Part of a data file:
::::

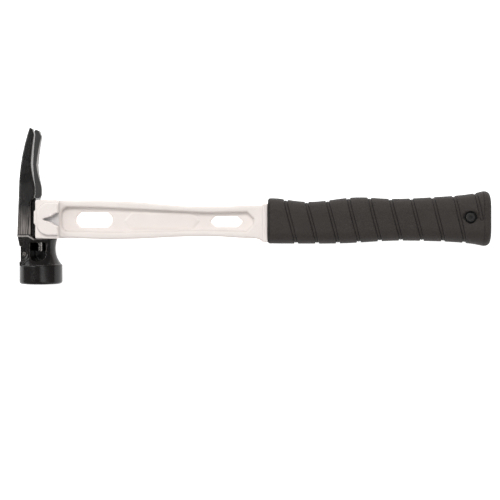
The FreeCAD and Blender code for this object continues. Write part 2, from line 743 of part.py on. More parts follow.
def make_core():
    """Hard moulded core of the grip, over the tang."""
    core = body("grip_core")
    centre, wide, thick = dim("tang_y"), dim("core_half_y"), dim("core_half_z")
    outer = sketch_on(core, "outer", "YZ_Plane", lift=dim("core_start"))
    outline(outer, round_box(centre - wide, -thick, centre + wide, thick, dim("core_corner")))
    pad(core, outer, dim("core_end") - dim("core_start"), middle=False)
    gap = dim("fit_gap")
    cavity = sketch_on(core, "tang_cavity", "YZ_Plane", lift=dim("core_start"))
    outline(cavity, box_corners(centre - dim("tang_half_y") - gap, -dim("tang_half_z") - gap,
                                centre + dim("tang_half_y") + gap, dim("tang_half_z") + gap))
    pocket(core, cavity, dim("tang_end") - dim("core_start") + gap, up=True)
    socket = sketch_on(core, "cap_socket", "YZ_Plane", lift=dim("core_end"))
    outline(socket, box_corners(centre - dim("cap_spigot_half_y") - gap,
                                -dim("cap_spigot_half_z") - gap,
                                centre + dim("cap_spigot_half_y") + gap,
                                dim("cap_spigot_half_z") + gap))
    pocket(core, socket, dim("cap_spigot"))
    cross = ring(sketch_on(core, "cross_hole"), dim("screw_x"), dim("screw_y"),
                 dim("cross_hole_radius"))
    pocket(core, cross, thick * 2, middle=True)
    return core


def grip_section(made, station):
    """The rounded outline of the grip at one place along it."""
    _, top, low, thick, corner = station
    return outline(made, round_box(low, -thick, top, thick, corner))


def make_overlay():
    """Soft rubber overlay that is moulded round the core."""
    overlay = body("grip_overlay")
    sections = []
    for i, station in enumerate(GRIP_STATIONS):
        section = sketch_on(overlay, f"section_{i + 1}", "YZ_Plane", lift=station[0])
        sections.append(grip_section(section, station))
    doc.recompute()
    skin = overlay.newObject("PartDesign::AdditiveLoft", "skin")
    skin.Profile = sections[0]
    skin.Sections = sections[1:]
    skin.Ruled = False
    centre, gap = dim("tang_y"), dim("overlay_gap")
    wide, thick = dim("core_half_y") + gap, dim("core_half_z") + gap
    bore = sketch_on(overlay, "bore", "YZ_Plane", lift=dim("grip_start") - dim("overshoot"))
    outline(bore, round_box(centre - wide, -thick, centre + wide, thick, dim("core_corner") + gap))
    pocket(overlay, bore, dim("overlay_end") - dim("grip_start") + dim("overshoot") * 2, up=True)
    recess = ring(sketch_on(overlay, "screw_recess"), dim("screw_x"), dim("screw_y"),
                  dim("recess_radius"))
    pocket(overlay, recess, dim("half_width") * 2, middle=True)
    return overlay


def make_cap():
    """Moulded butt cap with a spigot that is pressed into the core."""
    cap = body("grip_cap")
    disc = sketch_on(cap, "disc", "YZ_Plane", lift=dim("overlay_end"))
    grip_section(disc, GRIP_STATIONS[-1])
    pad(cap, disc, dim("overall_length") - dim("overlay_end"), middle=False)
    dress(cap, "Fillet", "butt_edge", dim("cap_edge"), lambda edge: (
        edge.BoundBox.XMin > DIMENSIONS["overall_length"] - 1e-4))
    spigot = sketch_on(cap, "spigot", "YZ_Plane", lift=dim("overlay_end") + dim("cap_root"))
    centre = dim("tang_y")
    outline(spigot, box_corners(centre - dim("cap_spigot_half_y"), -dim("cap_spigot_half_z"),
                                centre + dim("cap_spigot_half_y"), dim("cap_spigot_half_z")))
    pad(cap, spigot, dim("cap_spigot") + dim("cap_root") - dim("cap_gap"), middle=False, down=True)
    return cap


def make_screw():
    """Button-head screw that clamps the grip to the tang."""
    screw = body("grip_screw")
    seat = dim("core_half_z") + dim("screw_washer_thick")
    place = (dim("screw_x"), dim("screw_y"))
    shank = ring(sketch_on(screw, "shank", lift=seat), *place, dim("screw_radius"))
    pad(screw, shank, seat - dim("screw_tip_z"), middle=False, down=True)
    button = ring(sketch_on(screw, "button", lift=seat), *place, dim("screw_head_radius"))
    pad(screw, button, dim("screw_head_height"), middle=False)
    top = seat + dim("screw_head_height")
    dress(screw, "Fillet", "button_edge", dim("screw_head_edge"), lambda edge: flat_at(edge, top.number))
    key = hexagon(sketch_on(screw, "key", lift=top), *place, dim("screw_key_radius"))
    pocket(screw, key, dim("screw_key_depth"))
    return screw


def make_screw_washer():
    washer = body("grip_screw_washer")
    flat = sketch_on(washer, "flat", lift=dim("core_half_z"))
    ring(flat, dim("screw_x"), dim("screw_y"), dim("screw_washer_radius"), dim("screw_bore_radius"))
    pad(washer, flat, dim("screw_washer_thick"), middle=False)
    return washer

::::

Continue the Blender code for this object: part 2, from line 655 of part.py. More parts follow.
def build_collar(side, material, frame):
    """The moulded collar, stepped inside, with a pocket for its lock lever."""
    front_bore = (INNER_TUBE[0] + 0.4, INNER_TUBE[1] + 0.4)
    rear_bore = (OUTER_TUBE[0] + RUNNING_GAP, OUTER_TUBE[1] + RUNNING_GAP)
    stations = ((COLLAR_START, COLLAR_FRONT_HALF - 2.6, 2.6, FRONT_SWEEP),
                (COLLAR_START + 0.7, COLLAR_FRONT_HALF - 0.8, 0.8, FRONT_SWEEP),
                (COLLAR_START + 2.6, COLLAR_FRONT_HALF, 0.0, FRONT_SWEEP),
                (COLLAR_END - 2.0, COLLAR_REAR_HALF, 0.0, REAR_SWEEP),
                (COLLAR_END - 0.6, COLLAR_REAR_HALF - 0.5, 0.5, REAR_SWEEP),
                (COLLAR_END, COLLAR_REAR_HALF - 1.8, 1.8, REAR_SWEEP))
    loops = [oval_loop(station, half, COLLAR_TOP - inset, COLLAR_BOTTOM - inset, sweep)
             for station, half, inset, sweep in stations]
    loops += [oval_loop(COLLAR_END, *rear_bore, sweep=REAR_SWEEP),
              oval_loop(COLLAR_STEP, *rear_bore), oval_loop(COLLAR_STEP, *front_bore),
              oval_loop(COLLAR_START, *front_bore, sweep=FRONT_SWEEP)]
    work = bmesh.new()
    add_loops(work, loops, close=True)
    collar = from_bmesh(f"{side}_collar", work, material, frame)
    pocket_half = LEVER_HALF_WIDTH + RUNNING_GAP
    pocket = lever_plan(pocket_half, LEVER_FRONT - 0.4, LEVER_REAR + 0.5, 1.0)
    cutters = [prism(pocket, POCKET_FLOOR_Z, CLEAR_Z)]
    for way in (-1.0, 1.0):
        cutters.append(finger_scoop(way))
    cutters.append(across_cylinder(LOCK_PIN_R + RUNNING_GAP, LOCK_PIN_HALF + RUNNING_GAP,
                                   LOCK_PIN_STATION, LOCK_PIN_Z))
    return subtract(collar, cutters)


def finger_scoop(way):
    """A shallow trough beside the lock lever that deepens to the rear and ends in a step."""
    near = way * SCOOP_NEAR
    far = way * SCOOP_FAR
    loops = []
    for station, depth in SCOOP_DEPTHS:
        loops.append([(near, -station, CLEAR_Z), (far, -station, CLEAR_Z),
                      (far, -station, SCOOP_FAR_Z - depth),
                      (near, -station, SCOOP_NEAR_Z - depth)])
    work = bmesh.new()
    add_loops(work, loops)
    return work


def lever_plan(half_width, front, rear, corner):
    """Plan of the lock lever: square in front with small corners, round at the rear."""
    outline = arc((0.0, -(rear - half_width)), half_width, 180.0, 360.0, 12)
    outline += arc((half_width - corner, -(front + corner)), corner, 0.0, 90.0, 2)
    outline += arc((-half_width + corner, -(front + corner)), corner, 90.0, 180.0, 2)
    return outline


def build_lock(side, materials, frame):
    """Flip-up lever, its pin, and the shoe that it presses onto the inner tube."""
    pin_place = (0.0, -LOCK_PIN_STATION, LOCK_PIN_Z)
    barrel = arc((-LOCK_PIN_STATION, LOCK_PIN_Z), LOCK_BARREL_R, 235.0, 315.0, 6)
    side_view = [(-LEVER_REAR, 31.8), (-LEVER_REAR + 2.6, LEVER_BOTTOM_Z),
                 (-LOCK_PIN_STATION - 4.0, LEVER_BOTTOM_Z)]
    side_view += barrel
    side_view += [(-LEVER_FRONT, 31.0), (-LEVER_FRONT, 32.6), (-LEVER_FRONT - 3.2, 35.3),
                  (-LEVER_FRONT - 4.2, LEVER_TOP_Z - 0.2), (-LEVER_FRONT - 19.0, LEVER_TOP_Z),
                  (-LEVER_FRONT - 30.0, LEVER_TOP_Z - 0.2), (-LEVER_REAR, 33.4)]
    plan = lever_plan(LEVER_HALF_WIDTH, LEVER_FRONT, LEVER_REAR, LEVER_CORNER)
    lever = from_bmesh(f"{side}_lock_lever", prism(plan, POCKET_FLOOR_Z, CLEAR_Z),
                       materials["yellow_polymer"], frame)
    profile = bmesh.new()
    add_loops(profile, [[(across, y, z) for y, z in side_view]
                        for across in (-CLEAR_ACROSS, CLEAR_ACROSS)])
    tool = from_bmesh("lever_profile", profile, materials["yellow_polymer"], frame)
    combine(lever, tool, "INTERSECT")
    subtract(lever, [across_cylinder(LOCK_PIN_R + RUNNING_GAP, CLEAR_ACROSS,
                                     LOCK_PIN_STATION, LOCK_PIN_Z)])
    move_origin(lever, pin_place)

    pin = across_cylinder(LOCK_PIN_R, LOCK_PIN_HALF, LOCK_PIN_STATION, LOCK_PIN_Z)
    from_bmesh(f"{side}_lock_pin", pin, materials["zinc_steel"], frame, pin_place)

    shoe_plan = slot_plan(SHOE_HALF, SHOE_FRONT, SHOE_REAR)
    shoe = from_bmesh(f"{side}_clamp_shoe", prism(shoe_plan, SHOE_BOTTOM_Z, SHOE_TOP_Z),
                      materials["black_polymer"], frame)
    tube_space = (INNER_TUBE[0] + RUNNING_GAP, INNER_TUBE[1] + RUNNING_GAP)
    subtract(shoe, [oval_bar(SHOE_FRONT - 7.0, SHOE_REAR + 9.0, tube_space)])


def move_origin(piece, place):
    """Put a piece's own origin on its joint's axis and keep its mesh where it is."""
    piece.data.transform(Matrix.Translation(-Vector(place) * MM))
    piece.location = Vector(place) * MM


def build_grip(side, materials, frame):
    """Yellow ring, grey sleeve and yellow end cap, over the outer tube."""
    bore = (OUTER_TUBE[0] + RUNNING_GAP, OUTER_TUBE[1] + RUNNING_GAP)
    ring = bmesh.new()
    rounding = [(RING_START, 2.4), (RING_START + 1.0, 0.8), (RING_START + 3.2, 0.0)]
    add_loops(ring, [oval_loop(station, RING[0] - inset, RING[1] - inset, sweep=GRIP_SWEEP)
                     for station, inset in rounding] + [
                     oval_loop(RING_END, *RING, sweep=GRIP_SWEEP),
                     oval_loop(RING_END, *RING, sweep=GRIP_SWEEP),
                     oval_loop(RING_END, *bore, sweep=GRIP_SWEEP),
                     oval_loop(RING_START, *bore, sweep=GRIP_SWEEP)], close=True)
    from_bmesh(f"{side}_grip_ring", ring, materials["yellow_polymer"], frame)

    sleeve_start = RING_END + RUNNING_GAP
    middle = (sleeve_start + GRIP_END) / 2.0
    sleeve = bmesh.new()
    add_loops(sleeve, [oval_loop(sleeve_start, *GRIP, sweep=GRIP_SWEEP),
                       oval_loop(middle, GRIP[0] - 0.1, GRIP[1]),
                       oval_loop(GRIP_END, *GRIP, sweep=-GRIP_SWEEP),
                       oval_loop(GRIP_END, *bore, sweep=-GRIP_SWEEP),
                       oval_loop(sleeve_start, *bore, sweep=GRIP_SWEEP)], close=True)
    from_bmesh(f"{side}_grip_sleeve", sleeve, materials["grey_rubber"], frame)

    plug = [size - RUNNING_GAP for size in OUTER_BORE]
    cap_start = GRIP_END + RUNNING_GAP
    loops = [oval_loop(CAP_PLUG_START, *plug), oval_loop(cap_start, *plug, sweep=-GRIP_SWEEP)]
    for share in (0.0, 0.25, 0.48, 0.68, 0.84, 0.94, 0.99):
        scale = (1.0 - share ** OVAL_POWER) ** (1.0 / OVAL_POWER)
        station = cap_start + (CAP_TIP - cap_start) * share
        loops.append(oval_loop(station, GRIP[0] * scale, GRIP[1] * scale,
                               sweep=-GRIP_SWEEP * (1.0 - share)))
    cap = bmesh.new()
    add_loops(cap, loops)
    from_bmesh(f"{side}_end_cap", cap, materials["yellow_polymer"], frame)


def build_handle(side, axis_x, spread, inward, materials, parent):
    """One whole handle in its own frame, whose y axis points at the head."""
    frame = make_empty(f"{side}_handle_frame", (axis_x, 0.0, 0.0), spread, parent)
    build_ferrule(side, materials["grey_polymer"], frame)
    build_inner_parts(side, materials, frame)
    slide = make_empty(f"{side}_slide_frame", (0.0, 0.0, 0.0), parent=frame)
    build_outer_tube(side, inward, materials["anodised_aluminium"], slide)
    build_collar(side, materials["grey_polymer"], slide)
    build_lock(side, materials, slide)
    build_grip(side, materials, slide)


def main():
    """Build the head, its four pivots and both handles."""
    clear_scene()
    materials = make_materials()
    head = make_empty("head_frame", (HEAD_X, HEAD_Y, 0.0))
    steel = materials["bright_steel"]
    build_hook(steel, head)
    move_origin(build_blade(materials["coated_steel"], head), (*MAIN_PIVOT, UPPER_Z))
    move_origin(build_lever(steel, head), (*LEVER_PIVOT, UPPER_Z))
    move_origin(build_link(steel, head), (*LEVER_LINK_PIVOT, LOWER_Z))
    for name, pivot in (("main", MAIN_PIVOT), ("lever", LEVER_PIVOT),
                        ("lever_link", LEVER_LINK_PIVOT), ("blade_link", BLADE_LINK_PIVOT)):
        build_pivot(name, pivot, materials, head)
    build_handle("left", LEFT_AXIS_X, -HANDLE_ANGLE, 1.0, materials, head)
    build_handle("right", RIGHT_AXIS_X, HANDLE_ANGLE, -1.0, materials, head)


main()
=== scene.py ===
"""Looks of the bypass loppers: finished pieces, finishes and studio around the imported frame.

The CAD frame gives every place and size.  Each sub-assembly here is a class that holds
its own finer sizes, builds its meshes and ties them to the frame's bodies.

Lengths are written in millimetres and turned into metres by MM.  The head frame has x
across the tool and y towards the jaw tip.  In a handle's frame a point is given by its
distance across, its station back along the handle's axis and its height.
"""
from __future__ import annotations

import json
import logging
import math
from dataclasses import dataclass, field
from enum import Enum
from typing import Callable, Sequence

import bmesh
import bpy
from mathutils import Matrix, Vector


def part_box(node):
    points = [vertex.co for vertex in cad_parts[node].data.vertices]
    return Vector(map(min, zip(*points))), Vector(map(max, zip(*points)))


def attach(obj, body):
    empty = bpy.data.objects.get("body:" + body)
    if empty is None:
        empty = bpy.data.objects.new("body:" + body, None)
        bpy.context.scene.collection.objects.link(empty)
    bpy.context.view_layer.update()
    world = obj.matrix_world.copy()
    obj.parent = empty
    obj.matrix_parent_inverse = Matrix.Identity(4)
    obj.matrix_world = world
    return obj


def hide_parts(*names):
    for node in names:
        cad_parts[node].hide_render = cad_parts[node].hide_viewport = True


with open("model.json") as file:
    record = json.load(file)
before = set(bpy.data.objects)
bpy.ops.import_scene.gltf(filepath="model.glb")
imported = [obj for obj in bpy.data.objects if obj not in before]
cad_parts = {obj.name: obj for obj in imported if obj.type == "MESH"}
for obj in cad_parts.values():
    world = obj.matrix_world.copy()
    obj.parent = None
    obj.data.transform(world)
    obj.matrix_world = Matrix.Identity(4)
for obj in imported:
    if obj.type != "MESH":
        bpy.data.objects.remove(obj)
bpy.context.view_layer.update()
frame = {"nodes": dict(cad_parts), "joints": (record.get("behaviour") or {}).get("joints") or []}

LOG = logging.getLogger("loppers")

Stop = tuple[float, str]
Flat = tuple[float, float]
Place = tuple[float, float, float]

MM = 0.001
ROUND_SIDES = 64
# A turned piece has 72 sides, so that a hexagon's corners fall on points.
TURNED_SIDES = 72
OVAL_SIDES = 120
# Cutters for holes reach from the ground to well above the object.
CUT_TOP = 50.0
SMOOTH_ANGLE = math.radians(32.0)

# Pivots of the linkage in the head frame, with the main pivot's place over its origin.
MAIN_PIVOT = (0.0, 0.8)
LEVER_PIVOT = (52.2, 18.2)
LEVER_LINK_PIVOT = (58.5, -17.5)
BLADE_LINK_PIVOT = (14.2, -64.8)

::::

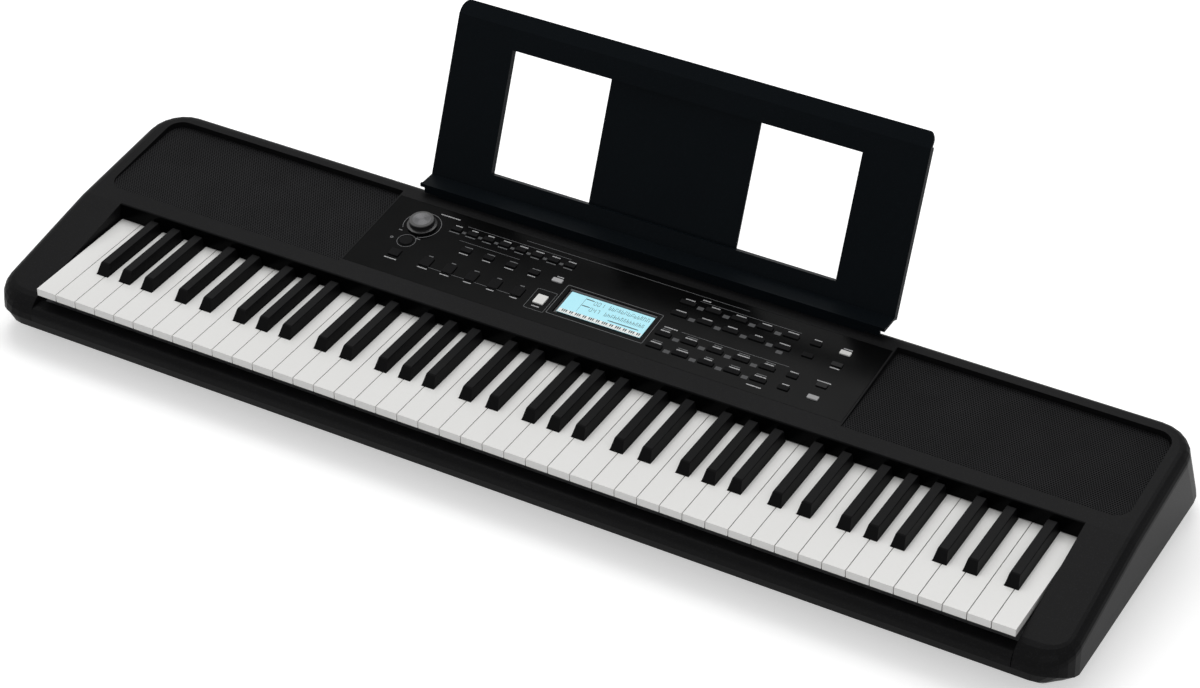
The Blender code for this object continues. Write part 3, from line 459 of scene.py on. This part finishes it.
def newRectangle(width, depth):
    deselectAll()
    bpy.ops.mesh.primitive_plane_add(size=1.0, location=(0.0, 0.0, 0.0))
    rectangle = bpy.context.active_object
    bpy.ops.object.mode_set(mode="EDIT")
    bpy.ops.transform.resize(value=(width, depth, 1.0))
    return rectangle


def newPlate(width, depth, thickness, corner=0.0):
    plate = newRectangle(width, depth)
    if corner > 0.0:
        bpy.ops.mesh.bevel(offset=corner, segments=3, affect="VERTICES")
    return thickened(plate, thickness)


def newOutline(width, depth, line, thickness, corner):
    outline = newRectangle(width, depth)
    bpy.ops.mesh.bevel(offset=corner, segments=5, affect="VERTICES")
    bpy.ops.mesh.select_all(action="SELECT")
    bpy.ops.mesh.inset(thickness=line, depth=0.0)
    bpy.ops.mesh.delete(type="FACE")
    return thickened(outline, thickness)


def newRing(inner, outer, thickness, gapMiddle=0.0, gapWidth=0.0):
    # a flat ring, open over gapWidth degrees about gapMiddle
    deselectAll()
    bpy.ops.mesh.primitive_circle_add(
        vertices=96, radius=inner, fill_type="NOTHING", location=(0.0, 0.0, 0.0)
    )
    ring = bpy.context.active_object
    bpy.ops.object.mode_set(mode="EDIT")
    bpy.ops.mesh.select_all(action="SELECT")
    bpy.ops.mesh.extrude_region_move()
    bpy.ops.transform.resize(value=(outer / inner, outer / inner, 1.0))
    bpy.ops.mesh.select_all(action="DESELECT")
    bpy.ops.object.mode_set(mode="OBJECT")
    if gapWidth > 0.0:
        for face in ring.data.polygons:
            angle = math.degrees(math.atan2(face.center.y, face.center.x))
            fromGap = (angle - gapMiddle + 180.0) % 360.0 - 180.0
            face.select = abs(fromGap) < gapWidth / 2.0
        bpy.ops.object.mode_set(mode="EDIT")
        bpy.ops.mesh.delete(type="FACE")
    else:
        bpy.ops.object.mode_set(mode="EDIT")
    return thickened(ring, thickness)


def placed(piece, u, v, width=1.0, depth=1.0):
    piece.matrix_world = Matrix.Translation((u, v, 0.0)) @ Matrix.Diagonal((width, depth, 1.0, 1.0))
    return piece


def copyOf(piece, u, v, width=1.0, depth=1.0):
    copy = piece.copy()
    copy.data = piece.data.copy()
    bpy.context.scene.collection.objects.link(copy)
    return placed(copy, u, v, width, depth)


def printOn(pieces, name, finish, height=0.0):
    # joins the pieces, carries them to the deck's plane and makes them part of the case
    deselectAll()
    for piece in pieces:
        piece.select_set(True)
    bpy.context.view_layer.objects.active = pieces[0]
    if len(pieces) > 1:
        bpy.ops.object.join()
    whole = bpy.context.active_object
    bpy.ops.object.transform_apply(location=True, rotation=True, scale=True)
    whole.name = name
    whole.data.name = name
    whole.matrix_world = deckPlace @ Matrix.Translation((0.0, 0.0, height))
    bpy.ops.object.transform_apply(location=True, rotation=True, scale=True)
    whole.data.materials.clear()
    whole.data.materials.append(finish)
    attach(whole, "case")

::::

● PROBLEM REQUIREMENTS:
Transcribe the records above exactly, beginning at the line that contains "head), (*LEVER_LINK_PIVOT, LOWER_Z))" and ending with the line that contains "the imported frame.", both included, and nothing else.

● COMPLETED EXERCISE:
    move_origin(build_link(steel, head), (*LEVER_LINK_PIVOT, LOWER_Z))
    for name, pivot in (("main", MAIN_PIVOT), ("lever", LEVER_PIVOT),
                        ("lever_link", LEVER_LINK_PIVOT), ("blade_link", BLADE_LINK_PIVOT)):
        build_pivot(name, pivot, materials, head)
    build_handle("left", LEFT_AXIS_X, -HANDLE_ANGLE, 1.0, materials, head)
    build_handle("right", RIGHT_AXIS_X, HANDLE_ANGLE, -1.0, materials, head)


main()
=== scene.py ===
"""Looks of the bypass loppers: finished pieces, finishes and studio around the imported frame.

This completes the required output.